SarahSiani-IT98 commented 4 years ago

git clone -b docx-para-run-styles --depth 1 https://github.com/lierdakil/pandoc.git.

Thanks, now I try

The rationale behind this is you can add corresponding CSS manually if you so desire

I understand ... but this is only valid when it comes to adding a style. It does not work when it is removed!

I could verify that "negative" formatting is lost when it is already present in the style.

I have seen that has already been mentioned in issue #6452

Do you have any suggestions? (besides the extreme one of not using pandoc!🤦‍♀️😁)

lierdakil commented 4 years ago

this is only valid when it comes to adding a style. It does not work when it is removed!

This is actually a very valid point which I failed to consider. Indeed, inline formatting explicitly disabling bold/italic/etc doesn't get translated into output.

I've opened #6511 with some proof-of-concept code that might remedy that.
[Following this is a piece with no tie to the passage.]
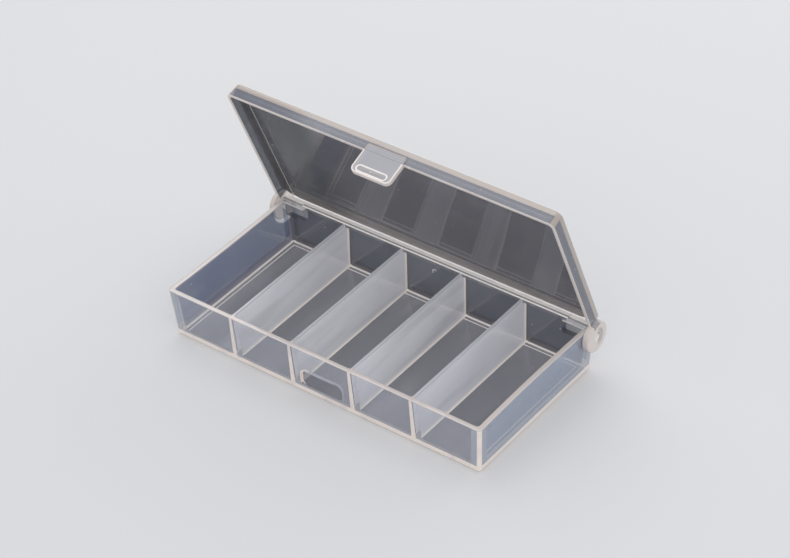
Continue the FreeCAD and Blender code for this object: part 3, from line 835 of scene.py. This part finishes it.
def tray_places(paint, t):
    """How far a place on the tray lies from its walls and dividers, in millimetres, and masks of its parts.

    The walls lean by straight lines in height. An end wall's bow is its largest value times one less the
    square of the share of the depth, times the share of the height to a power.
    """
    x, y, z = paint.x, paint.y, paint.z
    half_long, half_deep = t.long / 2, t.deep / 2
    bow = t.bow_left + x.over(0, 1.0) * (t.bow_right - t.bow_left)
    bow = bow * (1 - (y / half_deep) ** 2) * paint.most(z / t.high, 0) ** BOW_POWER
    from_end = half_long - t.end_lean + z * (t.end_lean / t.high) - abs(x) - bow
    from_side = half_deep - t.side_lean + z * (t.side_lean / t.high) - abs(y)
    from_outside = paint.least(from_end, from_side)
    at_back = y.over(0, 1.0)
    above_floor = z.over(t.floor + 0.12)
    across = abs(paint.maths("WRAP", x + t.pitch / 2, t.pitch / 2, -t.pitch / 2))
    half_divider = t.divider_foot / 2 - z * ((t.divider_foot - t.divider_top) / 2 / t.high)
    block_reach = t.pin + t.pin_play + t.socket_wall + 0.1
    block_start = half_long - t.end_wall - t.block_long
    return SimpleNamespace(
        from_end=from_end,
        from_side=from_side,
        from_outside=from_outside,
        from_divider=across - half_divider,
        beside_ear=paint.distance(y - PIN_Y, z - PIN_Z),
        block_reach=block_reach,
        block_start=block_start,
        in_block=abs(x).over(block_start - 0.1) * y.over(PIN_Y - block_reach),
        at_back=at_back,
        above_floor=above_floor,
        back_face=from_side.between(*INNER_FACE, 0.3) * at_back * above_floor,
        within=from_outside.over(INNER_FACE[0], 0.2),
        among_dividers=abs(x).under(t.pitch * 2, 0.5),
    )


def paint_tray_faces(paint, props, t, at):
    """Each wall's faces: the front wall is the clearest, and the right one is clearer than the left."""
    x, y, z = paint.x, paint.y, paint.z
    outer_front = at.from_side.under(OUTER_FACE) * at.from_end.over(OUTER_FACE) * (1 - at.at_back)
    paint.lay(outer_front, props.front_outside, props.front_cover)
    hazy_share, hazy_from, hazy_fade = 0.6, 24, 14
    hazy_end = at.from_end.under(OUTER_FACE) * y.over(hazy_from, hazy_fade) * hazy_share
    paint.lay(hazy_end, props.haze, props.wall_cover)
    clearer_at_right = 0.4
    paint.lay(at.within, props.wall_inside, props.inside_cover * (1 - x.over(0, 1.0) * clearer_at_right))
    inner_front = at.from_side.between(*INNER_FACE, 0.2) * (1 - at.at_back)
    paint.lay(inner_front, props.wall_inside, props.front_inside_cover)
    paint.lay(at.back_face, props.back_inside, props.back_cover)
    paint.lay(at.within * z.under(t.floor + 0.3), props.floor, props.floor_cover)
    side_face = at.from_divider.under(0.12, 0.06) * at.among_dividers * at.from_side.over(1.5, 0.1)
    paint.lay(side_face * at.above_floor, props.divider, props.divider_cover)
    paint.lay(at.in_block * z.over(PIN_Z - at.block_reach) * at.within, props.block, props.block_cover)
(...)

SarahSiani-IT98 commented 4 years ago

Thanks @lierdakil

The PR #6504 solves the problem with "-f docx" option. With #6511 I can manage the disabled style and thus solve problems with "-f docx+styles" option.

However, there are problems with some formatting invented or not closed properly. (This #6514 )

But I believe that the bug was also present in previous versions and does not depend on these yours changes.